Delegate and Copy directly Into the Queue Delegation Queue

We have almost gone through all functions in the locking library. The only ones left are the LL_delegate_or_lock family of functions. These provide the same functionality as LL_delegate but avoid the overhead that LL_delegate has in creating a separate buffer for copying the message for the delegated critical section to the current lock holder. Creating this buffer can be particularly expensive when the size of the buffer is not known at compile time so that it needs to be allocated dynamically. Dynamic memory allocation is expensive and can be a scalability problem on multicore machines. The code at the top of the next page shows how this family of functions is used.

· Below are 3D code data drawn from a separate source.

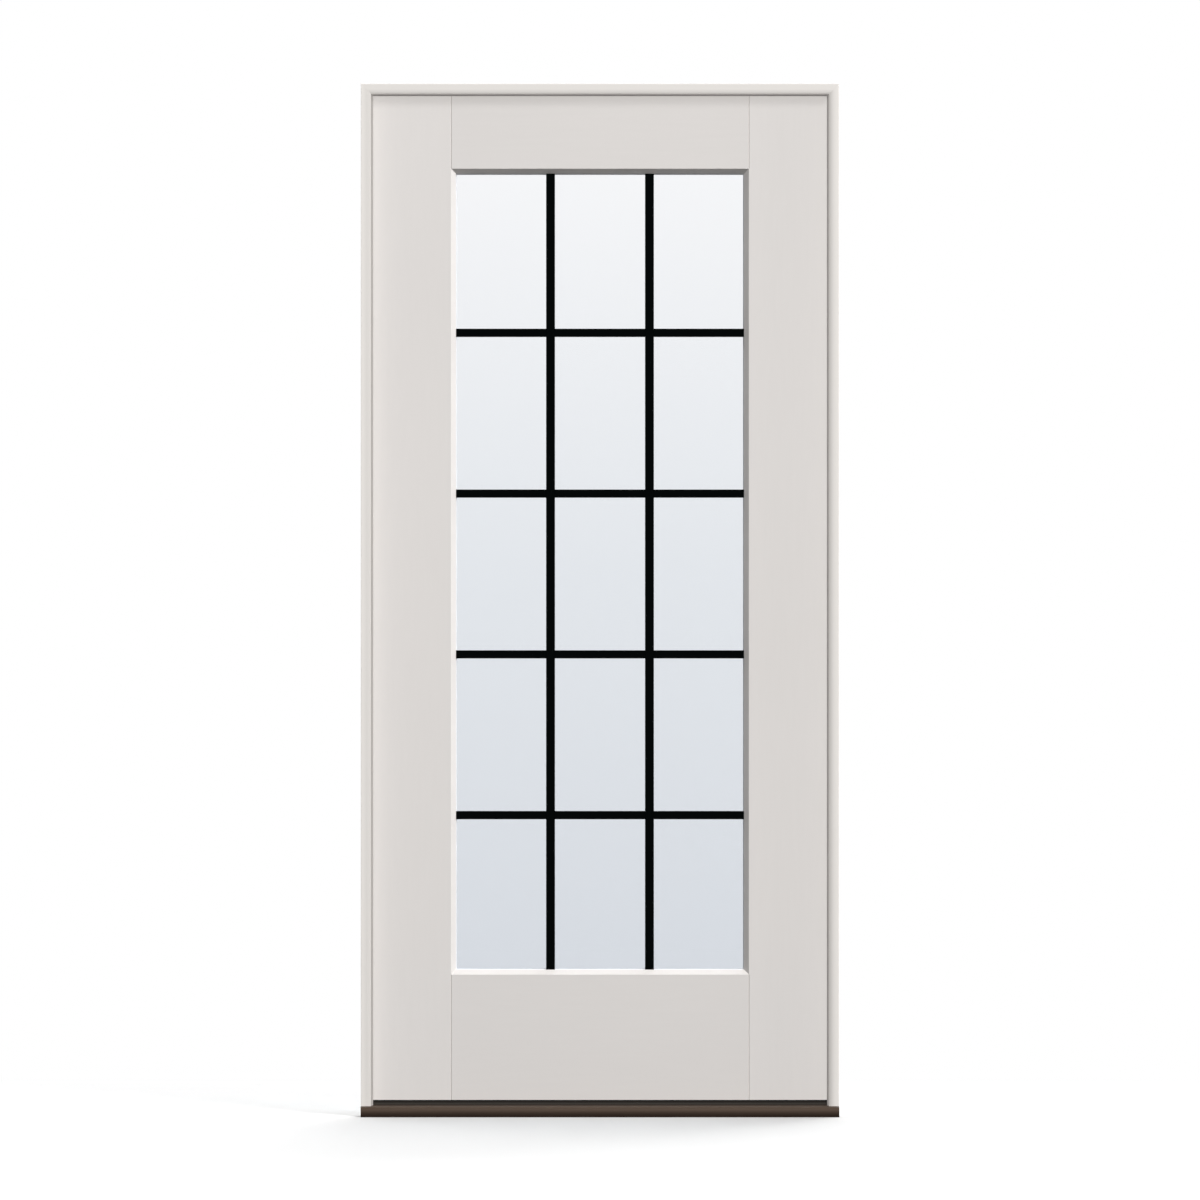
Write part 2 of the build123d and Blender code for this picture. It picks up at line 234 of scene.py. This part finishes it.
# %% [markdown]
# ## Painted fiberglass skin
#
# The skins of the door are moulded smooth and sprayed with a satin paint. Up close a sprayed coat is
# not flat: it has the faint dimples that painters call orange peel, a few millimetres apart and a few
# hundredths of a millimetre deep. Under the paint the mould carries a trace of grain, upright on the
# stiles and level on the rails, which changes direction exactly at the seams. The rails are painted a
# shade deeper than the stiles: painted shade. The groove of each seam is painted a deeper tone, a
# painted shade. The moulding round the glass is painted a shade deeper as well, a painted shade that
# keeps its brightest slope below white in the picture. A flat colour would look like card, so the coat
# gets the dimples and the grain in its relief, and a slow drift of tone.

# %% Finish of the skins and beads
SKIN_PALE = linear(222, 218, 215)
SKIN_DEEP = linear(216, 212, 209)
# Painted shade in the groove of each seam.
SKIN_SEAM_SHADE = linear(202, 197, 193)
# Painted shade on the moulding round the lite, which keeps its brightest slope below white.
SKIN_MOULDING_SHADE = linear(211, 207, 204)
SEAM_HALF = 1.1 * MM
MOULDING = 10 * MM           # from the lite to just past the moulding
MOULDING_FACE = 9 * MM       # from the lite to just inside the moulding's outer edge
seam_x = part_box("top_rail")[1].x
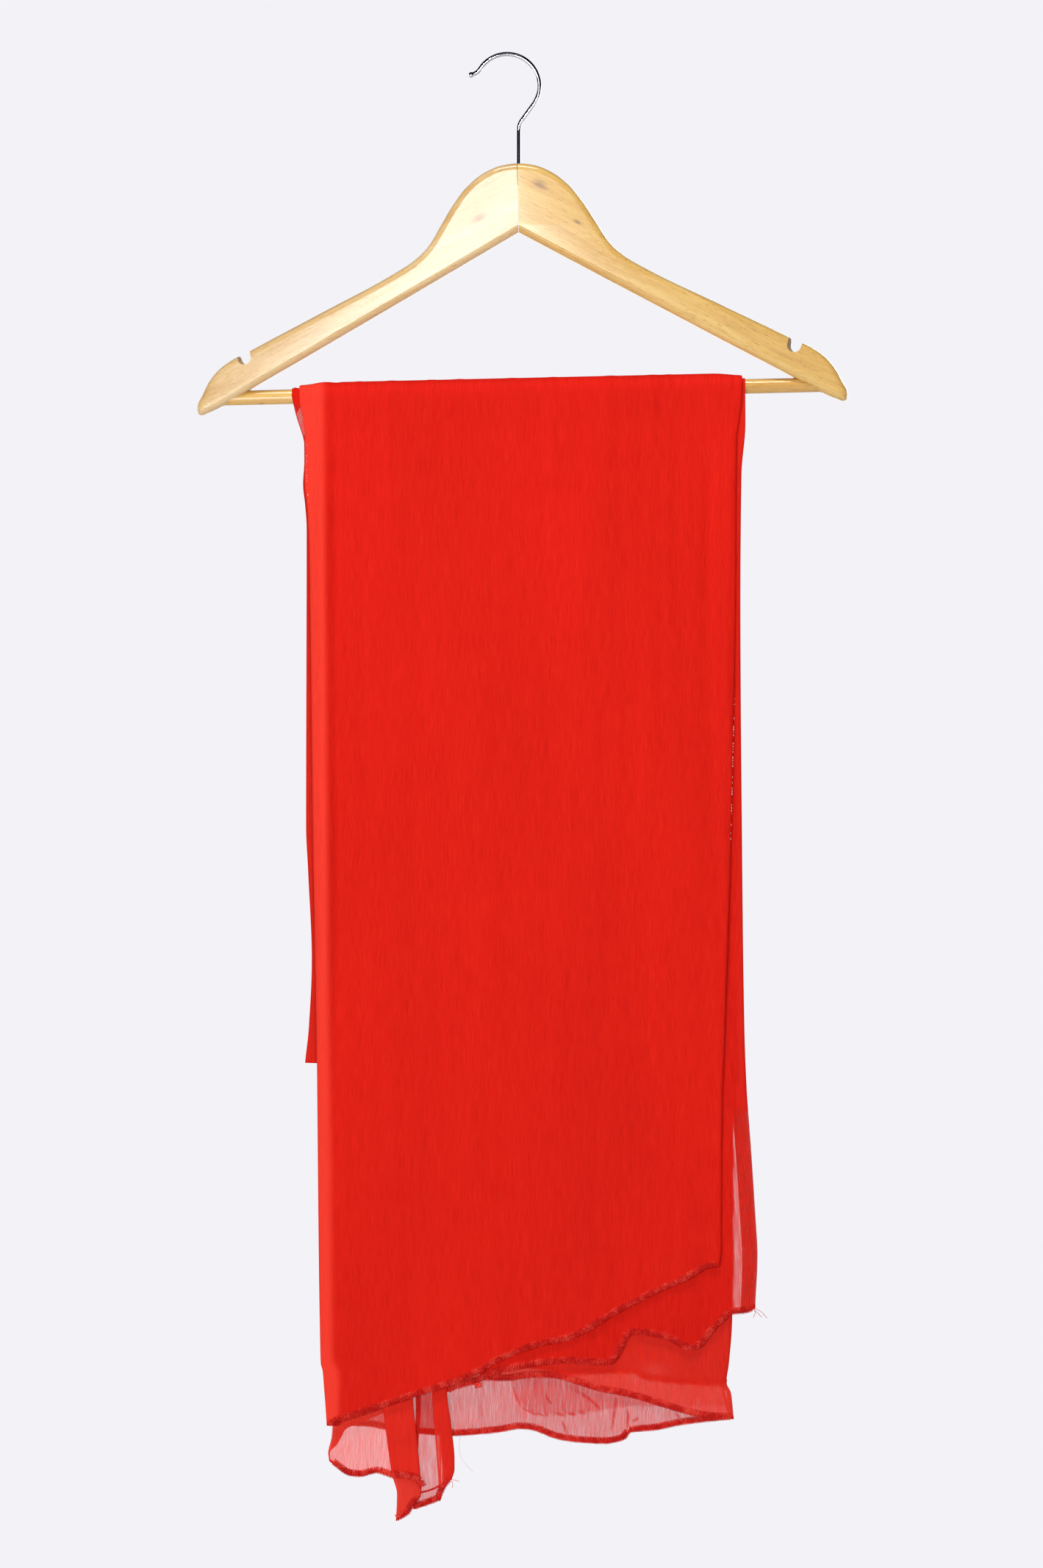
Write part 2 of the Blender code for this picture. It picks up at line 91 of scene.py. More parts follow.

void enqueue_cs(unsigned int sz, void* m) {
  enq(*((Queue**)m), sz - sizeof(Queue*), &((char*)m)[sizeof(Queue*)]);
}
 
void enqueue(Queue* q, int dSize, void* d) {
  void* buff = LL_delegate_or_lock(q->lock, dSize + sizeof(Queue*));
  if (buff == NULL) {
    enq(q, dSize, d);
    LL_delegate_unlock(lock);
  } else {
    memcpy(buff, &q, sizeof(Queue*));
    memcpy(&((char*)buff)[sizeof(Queue*)], d, dSize);
    LL_close_delegate_buffer(q->lock, buff, enqueue_cs);
  }
}

The enqueue function is for a concurrent queue. The function enq is not shown for lack of space but we can assume that it is a non-thread-safe enqueue function which copies the data into the queue data structure. The LL_delegate_or_lock function attempts to get a message buffer of the specified size for a critical section. If LL_delegate_or_lock succeeds a buffer address will be returned, otherwise NULL is returned and the lock is acquired. The function LL_delegate_unlock is used to unlock the lock when no message buffer was acquired. LL_close_delegate_buffer will indicate to the lock holder that the message buffer is fully written. After the LL_close_delegate_buffer call, the delegated function (provided as parameter) can be executed with the message buffer given as parameter. The only locks that have efficient support for LL_delegate_or_lock are currently QDLock and MRQDLock.